第309話 治療の検証
マーサは王都に行ったのだが、1週間で戻ってきていた。
それも多数の人を連れて・・・
「マーサさん、その人達は?」
「病気になっている者達だ、ゴウさんの所で治療出来ないだろうか?」
「良いですよ、それでは皆さんを治療院に案内します、中にいるラクーンの指示に従って治療をしてください。」
俺は治療院に案内する。
「マーサ殿下、あれは遊園地のマスコットというものでは無いのですか?」
ラクーンの姿を見て困惑する者もいた。
「ゴウさんが作る物にはラクーンが付随するようだ。
それよりマスカラ侯爵、マスコットだからと侮らずちゃんと指示に従って治療するのです。」
「わかりました、このマスカラこの身で検証致しましょう。」
「しかし、マスカラ侯爵が治療の検証に手をあげるとは思いませんでした。」
「・・・このマスカラ、国の為に身を捧げております。
此度の政策は多くの者達の希望となるのです、その礎になれるなら喜んでこの身を検証に使いましょう。」
「それで本心はどうですか?」
「早く治したいです。」
「最初からそう言えばいいのです。
しかし、何も最初に検証に来なくとも良かったのですよ。」
「検証が終わればこの治療院は一杯になるでしょう。
その時に治療を始めれば時間がかかるのは目に見えております、私は長い時間待ちたく無いのです。」
「マスカラ侯爵、そう思うなら以後は病気にならぬようにしなさい。」
「肝に命じておきます。」
マスカラは第一王子マーサを支持する数少ない貴族ではあるのだが、女性グセの悪さが仇になり病気を抱えしまっていた。

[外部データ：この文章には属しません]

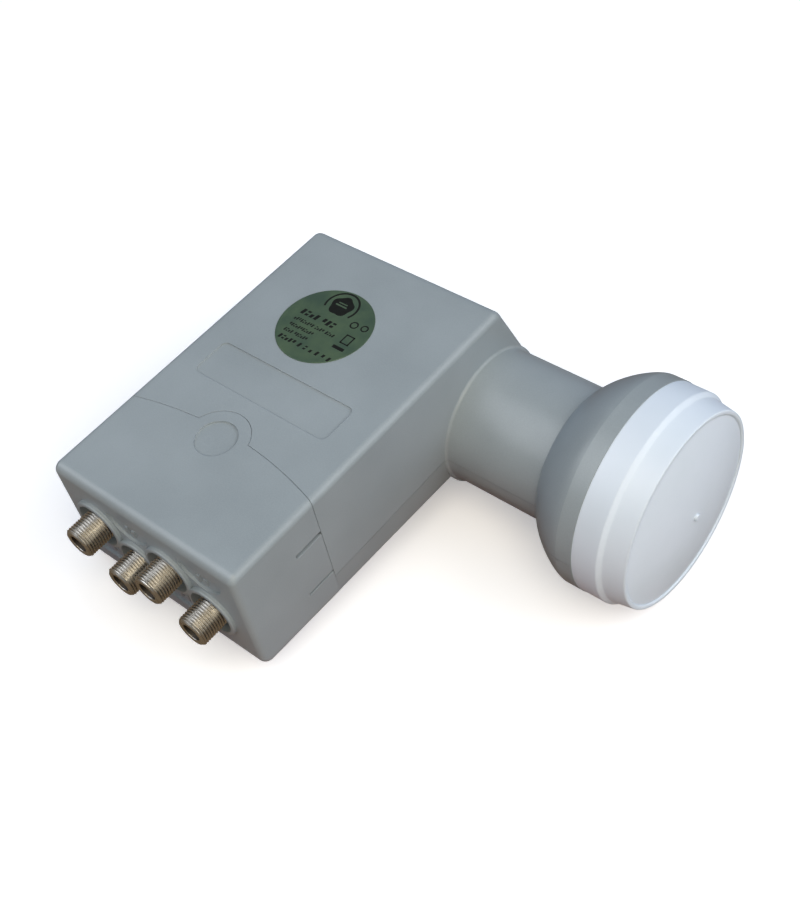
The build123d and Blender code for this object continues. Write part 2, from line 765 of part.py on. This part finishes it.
def board_parts():
    """What is soldered to the board, by name."""
    first, second = converter_chip_places
    parts = {
        "switch_chip": chip(switch_chip_place, switch_chip_size),
        "converter_chip_1": chip(first, converter_chip_size),
        "converter_chip_2": chip(second, converter_chip_size),
        "voltage_regulator": chip(regulator_place, regulator_size),
    }
    crystals = [chip(place, crystal_size) for place in crystal_places]
    parts["reference_crystals"] = Compound(children=crystals)
    coils = [bar((x, coil_y, board_top_z), (0, 0, 1), coil_r, coil_height)
             for x, _ in socket_places()]
    parts["choke_coils"] = Compound(children=coils)
    places_x = (chassis_right_x - capacitor_inset, chassis_left_x + capacitor_inset)
    cans = [bar((x, y, board_top_z), (0, 0, 1), radius, capacitor_height)
            for x, y, radius in zip(places_x, capacitor_places_y, capacitor_radii)]
    parts["filter_capacitors"] = Compound(children=cans)
    transistors = [chip(place, transistor_size) for place in transistor_places]
    parts["amplifier_transistors"] = Compound(children=transistors)
    return parts


def all_parts():
    housing = make_housing()
    parts = {
        "upper_shell": housing & block((-far, far), (-far, far), (parting_z, far)),
        "lower_shell": housing & block((-far, far), (-far, far), (-far, parting_z)),
        "weather_cover": make_cover(),
        "feed_cap": make_cap(),
        "cap_seal": make_cap_seal(),
        "round_label": make_label(),
        "cast_chassis": make_chassis(),
        "chassis_lid": make_lid(),
        "lid_screws": make_lid_screws(),
        "circuit_board": make_board(),
        "vertical_probe": vertical_probe(),
        "horizontal_probe": horizontal_probe(),
        "vertical_probe_sleeve": make_vertical_sleeve(),
        "horizontal_probe_sleeve": make_horizontal_sleeve(),
        "isolation_pin": make_isolation_pin(),
    }
    parts.update(board_parts())
    for index, (x, z) in enumerate(socket_places(), start=1):
        parts[f"f_socket_{index}"] = make_socket(x, z)
        parts[f"socket_insulator_{index}"] = make_insulator(x, z)
        parts[f"socket_contact_{index}"] = make_contact(x, z)
        parts[f"socket_seal_{index}"] = make_socket_seal(x, z)
    return parts


def main():
    os.makedirs("parts", exist_ok=True)
    for name, part in all_parts().items():
        export_step(part, f"parts/{name}.step")


main()
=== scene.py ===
import math

import bmesh
import bpy
from mathutils import Matrix, Quaternion, Vector


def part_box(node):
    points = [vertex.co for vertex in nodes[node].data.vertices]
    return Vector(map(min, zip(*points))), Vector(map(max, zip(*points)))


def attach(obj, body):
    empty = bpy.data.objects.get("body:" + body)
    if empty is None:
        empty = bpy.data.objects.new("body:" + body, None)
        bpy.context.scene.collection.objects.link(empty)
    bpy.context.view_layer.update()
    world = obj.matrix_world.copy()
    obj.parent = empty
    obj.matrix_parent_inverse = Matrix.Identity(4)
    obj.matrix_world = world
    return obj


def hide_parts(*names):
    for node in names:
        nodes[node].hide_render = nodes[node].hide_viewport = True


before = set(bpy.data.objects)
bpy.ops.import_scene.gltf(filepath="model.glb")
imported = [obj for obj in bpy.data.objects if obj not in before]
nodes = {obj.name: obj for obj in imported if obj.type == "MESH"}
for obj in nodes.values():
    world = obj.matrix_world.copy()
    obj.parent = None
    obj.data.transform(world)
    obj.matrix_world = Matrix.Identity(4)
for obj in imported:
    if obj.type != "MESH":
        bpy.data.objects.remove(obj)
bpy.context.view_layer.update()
mm = 0.001
print("frame loaded:", len(nodes), "nodes")

# The photograph's camera, in metres and degrees
photoCamera = {
    "location": (0.16388, -0.18569, 0.28679),
    "aim": (-0.02811, -0.02481, 0.00103),
    "roll": -13.49,
    "focalPixels": 1366.9,
    "longSidePixels": 900,
    "sensorWidth": 36.0,
}


def makeCamera(settings):
    data = bpy.data.cameras.new("photoCamera")
    data.sensor_width = settings["sensorWidth"]
    data.lens = settings["focalPixels"] * settings["sensorWidth"] / settings["longSidePixels"]
    data.clip_start = 0.01
    camera = bpy.data.objects.new("photoCamera", data)
    bpy.context.scene.collection.objects.link(camera)
    location = Vector(settings["location"])
    look = (Vector(settings["aim"]) - location).to_track_quat("-Z", "Y")
    roll = Quaternion((0, 0, 1), math.radians(settings["roll"]))
    camera.rotation_mode = "QUATERNION"
    camera.location = location
    camera.rotation_quaternion = look @ roll
    bpy.context.scene.camera = camera


makeCamera(photoCamera)
print("camera placed")


# Materials
def linearColour(hexColour, alpha=1.0):
    channels = [int(hexColour[i:i + 2], 16) / 255 for i in (1, 3, 5)]
    linear = [c / 12.92 if c <= 0.04045 else ((c + 0.055) / 1.055) ** 2.4 for c in channels]
    return linear + [alpha]


def addNode(tree, kind, settings=None, links=None):
    # adds one node, sets its sockets or properties by name, and links its inputs
    node = tree.nodes.new(kind)
    for name, value in (settings or {}).items():
        if isinstance(name, int) or name in node.inputs:
            node.inputs[name].default_value = value
        else:
            setattr(node, name, value)
    for name, source in (links or {}).items():
        tree.links.new(source, node.inputs[name])
    return node


def newMaterial(name):
    material = bpy.data.materials.new(name)
    material.use_nodes = True
    tree = material.node_tree
    tree.nodes.clear()
    output = addNode(tree, "ShaderNodeOutputMaterial")
    shader = addNode(tree, "ShaderNodeBsdfPrincipled")
    tree.links.new(shader.outputs["BSDF"], output.inputs["Surface"])
    return material, tree, shader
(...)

今回のマーサの提案にマーサの政策の後押しになればと自ら志願しゴウの治療を受ける事にしていたのだ。
「それで診察はどうなった?」
診察後マーサはマスカラに確認を取る。
「はい、飲み薬や腕から薬品を注入いたしましたが2週間程で治るようにございます。」
「マスカラ侯爵も2週間か、多くが2週間と言われるのは何故だ?」
「何やら目に見えぬ生き物が病気を引き起こしているそうで、それを死滅させる為に必要な期間だと伺いました。」
「伺った?ゴウさんにか?」
「いえ、ラクーン医師にございます。」
「ラクーンと話したのか?」
「ええ、聞けばすぐにお答えくださいました、これほどわかりやすい治療はありませぬな。」
マスカラが言うように多くの治療院では魔法を使い治す為、魔法を唱えて終わりというところが多い、何かを聞いても神の御加護か、自身の魔法の強さを誇るだけであり、どうやって治したかまで話す者はいなかった。
「ふむ、たしかに自分がどんな状態か、どうやって治ったのかは気になる所ではあるな。」
「はい、話を聞く限り、しっかりとした理論の下に治療を行っている事を感じました。」
「わかった、マスカラ侯爵、これからも治療を受けてくれ。」
「はい、しかと記録に残しておきます。」
マスカラは受けた治療内容、そしていた自分の症状などを詳しく記載した報告書を後日提出する、それは多くの人の希望の道標になるのであった。